Dataset content ▸
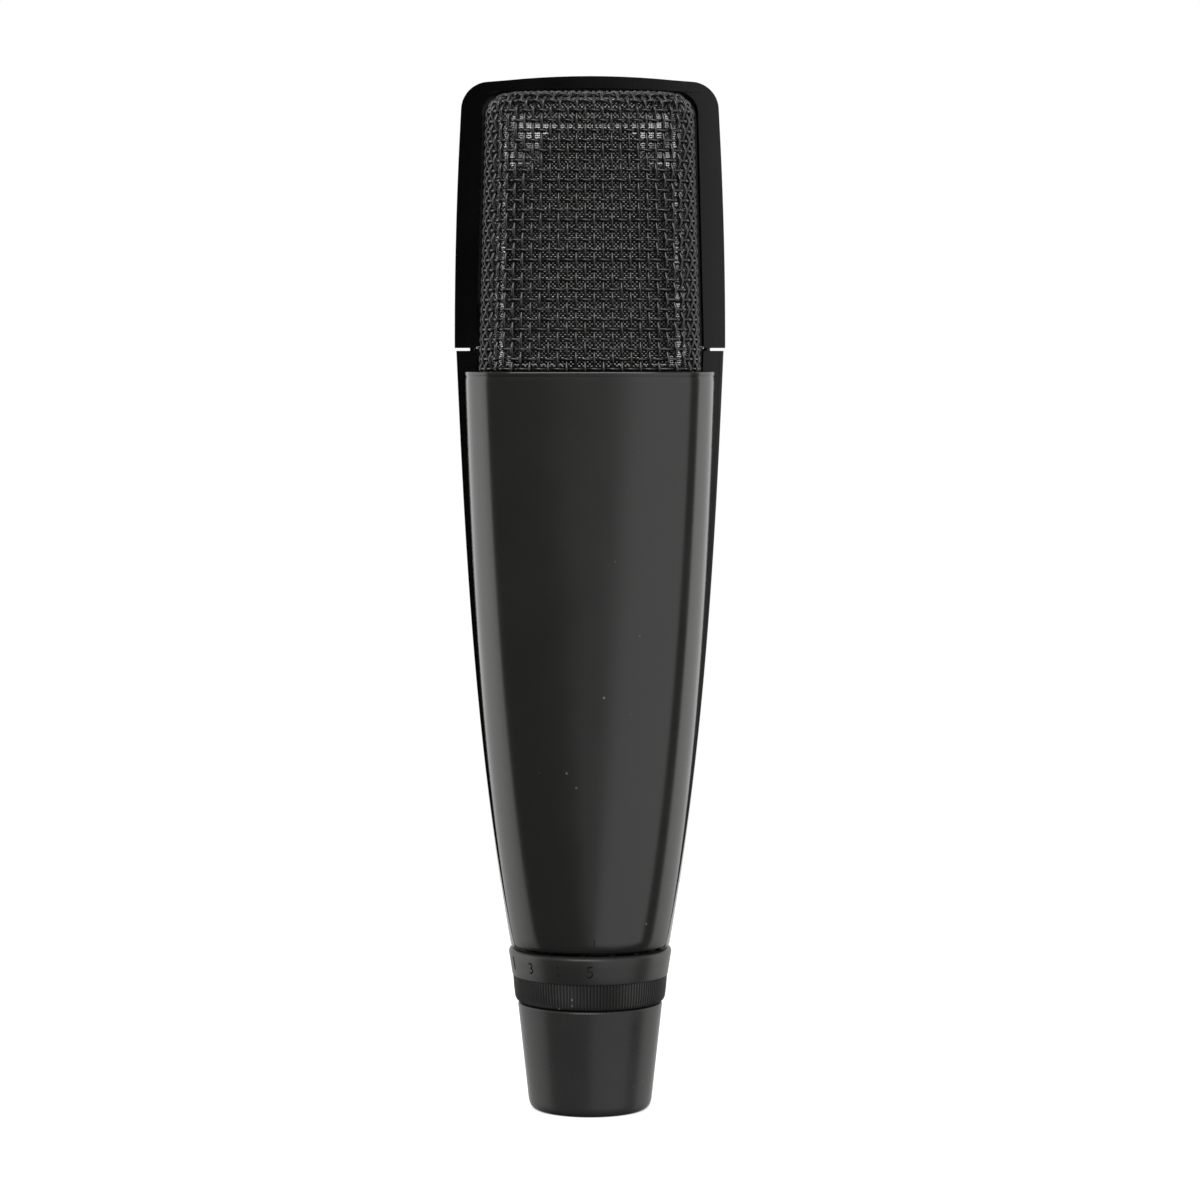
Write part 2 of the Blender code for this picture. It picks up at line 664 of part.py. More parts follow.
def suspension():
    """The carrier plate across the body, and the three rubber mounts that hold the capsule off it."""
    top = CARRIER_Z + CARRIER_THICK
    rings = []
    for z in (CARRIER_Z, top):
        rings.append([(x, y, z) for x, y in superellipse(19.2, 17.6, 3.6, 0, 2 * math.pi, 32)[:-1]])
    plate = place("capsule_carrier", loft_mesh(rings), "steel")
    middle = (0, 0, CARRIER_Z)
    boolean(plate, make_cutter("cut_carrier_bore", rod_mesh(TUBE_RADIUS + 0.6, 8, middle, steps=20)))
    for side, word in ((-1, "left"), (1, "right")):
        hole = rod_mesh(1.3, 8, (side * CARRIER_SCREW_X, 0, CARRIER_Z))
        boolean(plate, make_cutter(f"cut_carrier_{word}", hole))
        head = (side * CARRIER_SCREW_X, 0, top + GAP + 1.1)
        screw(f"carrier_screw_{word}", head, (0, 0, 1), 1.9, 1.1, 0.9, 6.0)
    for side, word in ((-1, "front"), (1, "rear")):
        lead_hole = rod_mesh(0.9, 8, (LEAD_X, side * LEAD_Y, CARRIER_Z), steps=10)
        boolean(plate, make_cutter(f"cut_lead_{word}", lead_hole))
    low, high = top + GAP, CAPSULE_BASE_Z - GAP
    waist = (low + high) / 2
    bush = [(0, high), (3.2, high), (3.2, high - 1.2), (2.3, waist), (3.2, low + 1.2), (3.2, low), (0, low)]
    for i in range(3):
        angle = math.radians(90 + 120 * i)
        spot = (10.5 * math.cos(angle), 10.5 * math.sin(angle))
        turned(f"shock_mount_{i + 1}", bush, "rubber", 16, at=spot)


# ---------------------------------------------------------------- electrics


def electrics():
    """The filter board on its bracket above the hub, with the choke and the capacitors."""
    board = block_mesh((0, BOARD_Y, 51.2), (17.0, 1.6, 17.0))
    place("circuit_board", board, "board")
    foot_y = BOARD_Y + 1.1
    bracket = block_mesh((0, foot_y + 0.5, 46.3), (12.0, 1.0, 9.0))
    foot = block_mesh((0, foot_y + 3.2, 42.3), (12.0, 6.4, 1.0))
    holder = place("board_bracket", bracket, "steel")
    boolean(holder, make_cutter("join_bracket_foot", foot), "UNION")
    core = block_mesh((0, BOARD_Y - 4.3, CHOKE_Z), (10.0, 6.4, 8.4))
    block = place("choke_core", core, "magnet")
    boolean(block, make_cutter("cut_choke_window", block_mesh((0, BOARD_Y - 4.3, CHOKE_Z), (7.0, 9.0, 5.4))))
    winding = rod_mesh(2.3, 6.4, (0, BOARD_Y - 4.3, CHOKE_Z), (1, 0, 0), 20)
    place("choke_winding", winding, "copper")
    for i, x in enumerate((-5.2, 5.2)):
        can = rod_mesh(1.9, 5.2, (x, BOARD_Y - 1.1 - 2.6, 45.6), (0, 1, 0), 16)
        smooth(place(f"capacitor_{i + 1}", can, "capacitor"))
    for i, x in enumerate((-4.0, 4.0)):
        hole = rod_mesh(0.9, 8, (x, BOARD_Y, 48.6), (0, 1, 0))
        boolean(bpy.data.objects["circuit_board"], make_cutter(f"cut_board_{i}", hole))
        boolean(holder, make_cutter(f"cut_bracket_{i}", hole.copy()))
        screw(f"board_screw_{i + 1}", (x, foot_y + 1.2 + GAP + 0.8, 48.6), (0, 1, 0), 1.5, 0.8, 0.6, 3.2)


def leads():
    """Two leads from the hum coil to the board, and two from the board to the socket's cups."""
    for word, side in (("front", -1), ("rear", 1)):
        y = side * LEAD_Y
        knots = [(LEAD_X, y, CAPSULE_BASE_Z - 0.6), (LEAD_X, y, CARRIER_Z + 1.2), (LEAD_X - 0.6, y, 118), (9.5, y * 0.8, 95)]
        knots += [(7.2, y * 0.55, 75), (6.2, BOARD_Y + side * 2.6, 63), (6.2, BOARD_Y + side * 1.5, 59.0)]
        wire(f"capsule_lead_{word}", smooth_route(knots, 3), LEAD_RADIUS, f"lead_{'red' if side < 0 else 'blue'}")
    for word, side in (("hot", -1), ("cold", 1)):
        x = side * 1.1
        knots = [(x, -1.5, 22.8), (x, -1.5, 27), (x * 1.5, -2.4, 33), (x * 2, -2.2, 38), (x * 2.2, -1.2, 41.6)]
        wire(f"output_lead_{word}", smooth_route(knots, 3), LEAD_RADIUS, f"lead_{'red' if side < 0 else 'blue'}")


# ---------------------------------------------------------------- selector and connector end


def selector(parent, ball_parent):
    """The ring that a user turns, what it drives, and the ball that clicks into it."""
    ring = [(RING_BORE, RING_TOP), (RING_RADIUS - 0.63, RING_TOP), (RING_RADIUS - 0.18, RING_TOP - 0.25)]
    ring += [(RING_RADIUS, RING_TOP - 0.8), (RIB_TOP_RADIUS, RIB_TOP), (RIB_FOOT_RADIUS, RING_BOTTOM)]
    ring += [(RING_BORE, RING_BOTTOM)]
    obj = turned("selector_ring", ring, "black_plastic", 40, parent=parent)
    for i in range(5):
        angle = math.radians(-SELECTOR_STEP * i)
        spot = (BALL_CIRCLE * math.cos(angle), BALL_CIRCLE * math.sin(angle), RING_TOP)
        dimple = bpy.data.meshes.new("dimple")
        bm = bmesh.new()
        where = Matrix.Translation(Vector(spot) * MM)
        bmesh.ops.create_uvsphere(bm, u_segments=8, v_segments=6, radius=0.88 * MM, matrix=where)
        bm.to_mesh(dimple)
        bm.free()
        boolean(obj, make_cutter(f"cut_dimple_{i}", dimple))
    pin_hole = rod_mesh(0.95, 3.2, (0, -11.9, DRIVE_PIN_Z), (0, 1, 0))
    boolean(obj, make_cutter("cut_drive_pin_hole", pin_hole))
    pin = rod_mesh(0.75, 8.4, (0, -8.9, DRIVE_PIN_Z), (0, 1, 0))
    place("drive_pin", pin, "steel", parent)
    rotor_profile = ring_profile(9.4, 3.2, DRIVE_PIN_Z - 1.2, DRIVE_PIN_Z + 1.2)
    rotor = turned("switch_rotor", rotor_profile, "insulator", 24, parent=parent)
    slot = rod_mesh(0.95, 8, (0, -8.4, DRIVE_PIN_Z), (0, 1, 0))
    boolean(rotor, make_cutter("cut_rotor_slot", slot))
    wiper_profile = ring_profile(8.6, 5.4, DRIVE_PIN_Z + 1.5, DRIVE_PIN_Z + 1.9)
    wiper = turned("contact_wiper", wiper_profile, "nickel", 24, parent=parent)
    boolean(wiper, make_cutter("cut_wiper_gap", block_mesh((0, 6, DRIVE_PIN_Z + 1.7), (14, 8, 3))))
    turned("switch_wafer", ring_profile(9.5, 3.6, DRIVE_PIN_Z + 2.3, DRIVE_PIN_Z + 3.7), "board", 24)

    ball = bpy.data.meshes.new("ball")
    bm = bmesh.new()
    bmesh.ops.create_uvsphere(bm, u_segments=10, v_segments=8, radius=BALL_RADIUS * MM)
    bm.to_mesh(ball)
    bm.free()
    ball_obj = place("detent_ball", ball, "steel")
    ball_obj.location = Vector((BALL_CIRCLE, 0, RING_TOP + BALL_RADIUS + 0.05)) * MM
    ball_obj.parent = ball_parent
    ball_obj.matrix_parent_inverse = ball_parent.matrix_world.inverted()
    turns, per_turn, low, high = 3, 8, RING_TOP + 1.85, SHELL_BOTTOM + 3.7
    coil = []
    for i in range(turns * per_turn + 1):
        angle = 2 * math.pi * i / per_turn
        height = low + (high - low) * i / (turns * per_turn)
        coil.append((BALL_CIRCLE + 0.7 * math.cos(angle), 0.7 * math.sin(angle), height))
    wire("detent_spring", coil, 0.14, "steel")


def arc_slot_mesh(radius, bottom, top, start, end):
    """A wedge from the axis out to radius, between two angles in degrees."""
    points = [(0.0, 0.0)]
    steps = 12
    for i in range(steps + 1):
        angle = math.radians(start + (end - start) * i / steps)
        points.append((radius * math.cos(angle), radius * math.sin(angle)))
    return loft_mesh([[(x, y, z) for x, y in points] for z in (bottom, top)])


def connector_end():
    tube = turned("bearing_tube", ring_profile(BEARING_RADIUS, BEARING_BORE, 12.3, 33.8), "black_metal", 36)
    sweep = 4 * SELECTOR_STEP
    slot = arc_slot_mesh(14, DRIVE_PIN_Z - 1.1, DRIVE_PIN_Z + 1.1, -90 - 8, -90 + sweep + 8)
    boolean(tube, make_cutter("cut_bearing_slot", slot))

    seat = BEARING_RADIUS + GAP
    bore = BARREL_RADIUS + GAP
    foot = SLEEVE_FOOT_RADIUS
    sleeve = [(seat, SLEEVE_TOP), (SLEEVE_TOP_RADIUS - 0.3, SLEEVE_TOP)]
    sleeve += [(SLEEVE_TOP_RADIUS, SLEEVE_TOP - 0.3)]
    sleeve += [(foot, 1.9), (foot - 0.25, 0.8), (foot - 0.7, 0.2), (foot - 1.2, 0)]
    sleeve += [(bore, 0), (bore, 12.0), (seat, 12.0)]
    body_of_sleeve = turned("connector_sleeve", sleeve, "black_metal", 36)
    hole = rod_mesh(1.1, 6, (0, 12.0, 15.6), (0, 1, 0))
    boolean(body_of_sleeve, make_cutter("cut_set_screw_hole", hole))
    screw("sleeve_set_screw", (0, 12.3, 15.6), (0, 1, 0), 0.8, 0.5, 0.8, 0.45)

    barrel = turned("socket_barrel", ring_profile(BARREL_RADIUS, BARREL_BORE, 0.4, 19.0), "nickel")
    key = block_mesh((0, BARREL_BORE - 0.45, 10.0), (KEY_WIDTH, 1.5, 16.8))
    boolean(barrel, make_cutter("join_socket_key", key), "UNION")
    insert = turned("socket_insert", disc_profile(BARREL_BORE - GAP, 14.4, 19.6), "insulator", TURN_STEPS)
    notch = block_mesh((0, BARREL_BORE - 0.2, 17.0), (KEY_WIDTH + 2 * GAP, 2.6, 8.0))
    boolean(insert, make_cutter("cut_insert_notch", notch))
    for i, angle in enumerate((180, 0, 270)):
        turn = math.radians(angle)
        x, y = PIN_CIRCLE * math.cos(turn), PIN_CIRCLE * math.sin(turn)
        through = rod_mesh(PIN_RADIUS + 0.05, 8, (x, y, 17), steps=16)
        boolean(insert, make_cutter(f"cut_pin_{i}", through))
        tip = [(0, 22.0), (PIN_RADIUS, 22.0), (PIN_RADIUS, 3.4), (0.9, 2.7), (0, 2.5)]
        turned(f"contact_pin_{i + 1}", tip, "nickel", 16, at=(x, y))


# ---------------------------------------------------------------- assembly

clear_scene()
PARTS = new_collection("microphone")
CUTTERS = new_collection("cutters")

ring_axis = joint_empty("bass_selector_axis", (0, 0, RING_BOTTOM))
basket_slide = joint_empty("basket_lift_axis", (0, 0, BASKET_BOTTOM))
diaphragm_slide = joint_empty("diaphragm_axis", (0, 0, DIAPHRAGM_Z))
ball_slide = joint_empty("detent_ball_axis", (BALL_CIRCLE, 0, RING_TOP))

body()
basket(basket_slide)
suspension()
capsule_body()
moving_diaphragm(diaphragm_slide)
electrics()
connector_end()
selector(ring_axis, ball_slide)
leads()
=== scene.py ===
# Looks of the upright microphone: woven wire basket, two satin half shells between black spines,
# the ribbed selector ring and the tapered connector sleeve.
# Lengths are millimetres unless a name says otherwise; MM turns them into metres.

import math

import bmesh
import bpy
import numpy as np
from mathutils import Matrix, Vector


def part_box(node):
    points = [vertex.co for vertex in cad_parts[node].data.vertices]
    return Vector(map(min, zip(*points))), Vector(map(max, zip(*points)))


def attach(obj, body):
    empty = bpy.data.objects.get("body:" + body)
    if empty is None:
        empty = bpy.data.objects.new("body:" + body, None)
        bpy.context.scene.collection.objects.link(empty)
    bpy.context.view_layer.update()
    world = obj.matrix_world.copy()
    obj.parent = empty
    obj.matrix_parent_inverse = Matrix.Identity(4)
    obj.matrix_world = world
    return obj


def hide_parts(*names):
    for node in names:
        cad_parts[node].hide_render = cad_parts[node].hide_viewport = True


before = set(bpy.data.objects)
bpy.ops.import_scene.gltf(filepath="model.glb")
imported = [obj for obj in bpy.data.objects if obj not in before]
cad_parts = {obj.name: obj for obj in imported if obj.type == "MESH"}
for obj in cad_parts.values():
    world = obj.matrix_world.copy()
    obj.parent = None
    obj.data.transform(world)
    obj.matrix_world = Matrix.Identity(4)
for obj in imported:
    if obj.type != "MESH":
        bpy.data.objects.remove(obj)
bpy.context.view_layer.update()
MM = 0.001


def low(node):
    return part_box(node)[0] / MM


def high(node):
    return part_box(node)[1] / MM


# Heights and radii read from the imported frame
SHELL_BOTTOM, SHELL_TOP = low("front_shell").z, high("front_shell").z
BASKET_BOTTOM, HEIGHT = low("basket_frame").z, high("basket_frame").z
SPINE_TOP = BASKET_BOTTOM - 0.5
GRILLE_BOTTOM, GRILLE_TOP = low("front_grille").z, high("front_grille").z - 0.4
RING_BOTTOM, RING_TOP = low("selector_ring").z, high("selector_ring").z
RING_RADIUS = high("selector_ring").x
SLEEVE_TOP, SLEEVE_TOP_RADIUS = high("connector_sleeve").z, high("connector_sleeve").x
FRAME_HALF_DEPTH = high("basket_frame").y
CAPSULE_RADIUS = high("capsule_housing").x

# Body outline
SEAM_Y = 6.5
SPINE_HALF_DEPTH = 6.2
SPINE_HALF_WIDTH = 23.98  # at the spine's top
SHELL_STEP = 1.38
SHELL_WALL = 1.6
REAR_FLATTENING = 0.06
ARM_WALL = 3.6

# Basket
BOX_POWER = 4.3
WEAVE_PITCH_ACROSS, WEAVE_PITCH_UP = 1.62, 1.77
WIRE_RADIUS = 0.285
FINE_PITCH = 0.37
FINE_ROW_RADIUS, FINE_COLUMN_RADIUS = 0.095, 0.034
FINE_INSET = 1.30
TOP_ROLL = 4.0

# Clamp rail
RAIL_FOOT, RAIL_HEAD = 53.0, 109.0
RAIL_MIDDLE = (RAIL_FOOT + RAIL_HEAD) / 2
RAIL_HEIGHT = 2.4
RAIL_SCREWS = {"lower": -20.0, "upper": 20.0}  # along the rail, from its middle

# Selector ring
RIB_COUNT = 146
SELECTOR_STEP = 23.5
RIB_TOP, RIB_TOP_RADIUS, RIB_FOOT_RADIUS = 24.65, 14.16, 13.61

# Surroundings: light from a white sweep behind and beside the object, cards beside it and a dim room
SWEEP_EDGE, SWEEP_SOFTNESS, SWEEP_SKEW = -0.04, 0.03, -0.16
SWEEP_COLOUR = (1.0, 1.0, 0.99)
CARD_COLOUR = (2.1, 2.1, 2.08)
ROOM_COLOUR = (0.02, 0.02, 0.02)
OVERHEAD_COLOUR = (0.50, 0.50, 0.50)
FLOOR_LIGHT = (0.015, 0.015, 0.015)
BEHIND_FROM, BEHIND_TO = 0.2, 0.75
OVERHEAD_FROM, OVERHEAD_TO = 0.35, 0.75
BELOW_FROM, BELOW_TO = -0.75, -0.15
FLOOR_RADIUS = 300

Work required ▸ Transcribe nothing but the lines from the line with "clear_scene()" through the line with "obj.matrix_parent_inverse = Matrix.Identity(4)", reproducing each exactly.

Exercise response ▸
clear_scene()
PARTS = new_collection("microphone")
CUTTERS = new_collection("cutters")

ring_axis = joint_empty("bass_selector_axis", (0, 0, RING_BOTTOM))
basket_slide = joint_empty("basket_lift_axis", (0, 0, BASKET_BOTTOM))
diaphragm_slide = joint_empty("diaphragm_axis", (0, 0, DIAPHRAGM_Z))
ball_slide = joint_empty("detent_ball_axis", (BALL_CIRCLE, 0, RING_TOP))

body()
basket(basket_slide)
suspension()
capsule_body()
moving_diaphragm(diaphragm_slide)
electrics()
connector_end()
selector(ring_axis, ball_slide)
leads()
=== scene.py ===
# Looks of the upright microphone: woven wire basket, two satin half shells between black spines,
# the ribbed selector ring and the tapered connector sleeve.
# Lengths are millimetres unless a name says otherwise; MM turns them into metres.

import math

import bmesh
import bpy
import numpy as np
from mathutils import Matrix, Vector


def part_box(node):
    points = [vertex.co for vertex in cad_parts[node].data.vertices]
    return Vector(map(min, zip(*points))), Vector(map(max, zip(*points)))


def attach(obj, body):
    empty = bpy.data.objects.get("body:" + body)
    if empty is None:
        empty = bpy.data.objects.new("body:" + body, None)
        bpy.context.scene.collection.objects.link(empty)
    bpy.context.view_layer.update()
    world = obj.matrix_world.copy()
    obj.parent = empty
    obj.matrix_parent_inverse = Matrix.Identity(4)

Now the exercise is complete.